World War Z is, in case you have magically missed out on all the hype, a zombie apocalypse movie which begins in the contemporary USA but then goes globetrotting. It’s about as “based on” Max Brooks’ 2006 novel as U-571 was “based on” genuine historical events, so bear that in mind if you enjoyed the book.
Brad Pitt plays Gerry Lane, a UN Investigator who seems better at staying alive than every soldier he meets. He’s kind of like a Mother Teresa figure, sowing destruction in his wake through sheer coincidence yet remaining largely unharmed. He’s coerced out of retirement because apparently nobody but a retired diplomat is fit for the job. We see how much of a big goddamn hero he is when he’s the only person who can drive fast in gridlocked traffic, and when he saves his wife from the Obligatory Rape Threat even though a few minutes before she’d shown herself to be pretty quick-thinking and badass. Tragically for Gerry the younger of his two daughters seems to be completely stupid, and many of his close encounters of the Zombie Kind are entirely thanks to Little Miss Derpface.

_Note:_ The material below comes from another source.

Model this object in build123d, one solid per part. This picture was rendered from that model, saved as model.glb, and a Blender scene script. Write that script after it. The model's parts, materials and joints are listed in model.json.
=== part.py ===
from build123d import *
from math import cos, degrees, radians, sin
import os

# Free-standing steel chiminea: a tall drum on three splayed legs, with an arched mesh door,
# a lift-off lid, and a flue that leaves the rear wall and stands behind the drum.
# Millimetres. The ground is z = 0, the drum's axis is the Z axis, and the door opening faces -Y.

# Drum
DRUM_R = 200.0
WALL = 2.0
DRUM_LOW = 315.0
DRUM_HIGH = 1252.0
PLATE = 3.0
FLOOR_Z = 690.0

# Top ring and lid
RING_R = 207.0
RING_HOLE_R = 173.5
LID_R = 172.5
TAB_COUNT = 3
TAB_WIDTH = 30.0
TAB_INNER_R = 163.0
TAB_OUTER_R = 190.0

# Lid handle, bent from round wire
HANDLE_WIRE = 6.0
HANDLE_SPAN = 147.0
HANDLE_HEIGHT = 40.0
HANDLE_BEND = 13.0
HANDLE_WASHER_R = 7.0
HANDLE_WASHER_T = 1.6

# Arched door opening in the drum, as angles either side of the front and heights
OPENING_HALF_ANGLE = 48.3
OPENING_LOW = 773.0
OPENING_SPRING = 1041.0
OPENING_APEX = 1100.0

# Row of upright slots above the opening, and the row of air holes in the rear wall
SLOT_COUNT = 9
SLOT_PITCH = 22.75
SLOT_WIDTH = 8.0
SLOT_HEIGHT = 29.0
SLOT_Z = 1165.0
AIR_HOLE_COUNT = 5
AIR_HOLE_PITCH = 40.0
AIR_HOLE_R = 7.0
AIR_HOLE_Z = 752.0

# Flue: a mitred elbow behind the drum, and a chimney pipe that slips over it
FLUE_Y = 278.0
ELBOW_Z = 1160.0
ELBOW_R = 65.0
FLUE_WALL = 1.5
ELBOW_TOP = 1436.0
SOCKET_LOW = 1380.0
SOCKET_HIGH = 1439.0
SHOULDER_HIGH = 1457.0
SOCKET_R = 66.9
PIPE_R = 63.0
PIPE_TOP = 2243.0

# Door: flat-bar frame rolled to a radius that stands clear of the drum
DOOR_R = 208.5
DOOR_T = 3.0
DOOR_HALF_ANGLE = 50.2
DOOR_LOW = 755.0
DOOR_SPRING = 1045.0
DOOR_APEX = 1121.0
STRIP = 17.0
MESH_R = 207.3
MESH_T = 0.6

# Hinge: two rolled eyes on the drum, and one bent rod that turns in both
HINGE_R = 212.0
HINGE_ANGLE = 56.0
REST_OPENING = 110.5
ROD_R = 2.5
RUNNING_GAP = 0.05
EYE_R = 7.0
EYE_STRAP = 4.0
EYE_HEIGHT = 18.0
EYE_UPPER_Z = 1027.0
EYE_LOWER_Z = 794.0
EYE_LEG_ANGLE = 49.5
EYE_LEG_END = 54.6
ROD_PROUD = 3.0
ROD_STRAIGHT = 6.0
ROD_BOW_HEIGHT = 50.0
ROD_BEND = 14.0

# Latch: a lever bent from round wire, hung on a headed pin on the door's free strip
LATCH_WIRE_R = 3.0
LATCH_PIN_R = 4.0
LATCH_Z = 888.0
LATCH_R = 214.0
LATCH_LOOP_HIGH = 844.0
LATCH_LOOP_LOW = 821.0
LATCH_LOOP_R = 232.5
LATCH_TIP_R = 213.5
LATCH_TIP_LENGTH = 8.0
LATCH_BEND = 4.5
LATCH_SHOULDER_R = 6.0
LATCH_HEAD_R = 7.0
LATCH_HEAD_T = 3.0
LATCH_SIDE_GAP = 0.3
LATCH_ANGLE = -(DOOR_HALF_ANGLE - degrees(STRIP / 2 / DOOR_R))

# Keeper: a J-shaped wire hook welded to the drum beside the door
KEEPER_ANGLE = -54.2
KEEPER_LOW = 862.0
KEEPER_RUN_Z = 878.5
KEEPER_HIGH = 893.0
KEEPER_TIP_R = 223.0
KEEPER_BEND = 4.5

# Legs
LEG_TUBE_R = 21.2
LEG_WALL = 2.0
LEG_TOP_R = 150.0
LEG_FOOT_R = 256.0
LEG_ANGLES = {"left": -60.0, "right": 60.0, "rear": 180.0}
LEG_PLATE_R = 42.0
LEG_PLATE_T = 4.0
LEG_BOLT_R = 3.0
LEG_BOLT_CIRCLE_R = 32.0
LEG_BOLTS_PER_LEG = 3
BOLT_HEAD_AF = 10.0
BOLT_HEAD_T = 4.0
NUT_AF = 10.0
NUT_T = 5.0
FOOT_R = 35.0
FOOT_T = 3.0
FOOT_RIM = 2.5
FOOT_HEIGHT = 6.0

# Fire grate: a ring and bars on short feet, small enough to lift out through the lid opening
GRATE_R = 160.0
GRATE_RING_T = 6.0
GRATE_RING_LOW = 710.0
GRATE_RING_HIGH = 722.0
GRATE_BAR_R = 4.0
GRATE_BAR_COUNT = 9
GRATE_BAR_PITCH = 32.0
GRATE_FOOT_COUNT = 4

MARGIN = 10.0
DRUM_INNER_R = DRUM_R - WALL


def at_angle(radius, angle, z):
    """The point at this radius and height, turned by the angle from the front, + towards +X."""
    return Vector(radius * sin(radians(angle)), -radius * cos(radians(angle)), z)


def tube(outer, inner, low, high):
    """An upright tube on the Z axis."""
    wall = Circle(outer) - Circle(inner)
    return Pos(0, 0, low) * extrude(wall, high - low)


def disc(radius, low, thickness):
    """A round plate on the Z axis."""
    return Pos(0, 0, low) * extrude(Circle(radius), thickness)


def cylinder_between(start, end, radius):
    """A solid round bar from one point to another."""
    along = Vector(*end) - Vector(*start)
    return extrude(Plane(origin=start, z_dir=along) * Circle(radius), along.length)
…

Alas a great deal of the plot requires stupidity from everyone in it. This is one of my no-no’s with storytelling, and World War Z hits it frequently. Gerry’s youngest is a moron, so Action Happens, because Gerry himself is bright enough to get out of Action’s goddamn way. Other survivors they encounter are morons, which mires Gerry further in set pieces which wouldn’t occur if people were as smart as they initially appeared to be. Of outstanding stupidity is the moment which leads to this:
But the stupidity doesn’t stop. Scientists Gerry meets who are ostensibly very bright turn out to actually be deeply intellectually hampered. Soldiers actually seem to fare pretty well on the brains scale in this film, but I imagine that’s only because if a Blockbuster attempts to show American soldiers in any light other than massive heroes right now, it’ll go down about as well booking Gary Glitter for a children’s birthday party.
Gone is the novel’s commentary on US isolationism, government ineptitude and wealth-driven corruption. Perhaps that’ll come in the sequel since, in the movie’s defence, the book is set ten years after the war, whereas the film is set during the outbreak of the virus. Sequel? Why, yes. World War Z has already grossed so highly that a sequel’s been ordered. People will probably pay to go and see it.
Unless you’re really keen on seeing the visual effects on a big screen, I’d save this one until it’s cheaper to watch. It’s not bad, and you probably won’t feel like you wasted your money, but that’s largely because bugger all else is on right now.
Entertaining, spectacular, forgettable.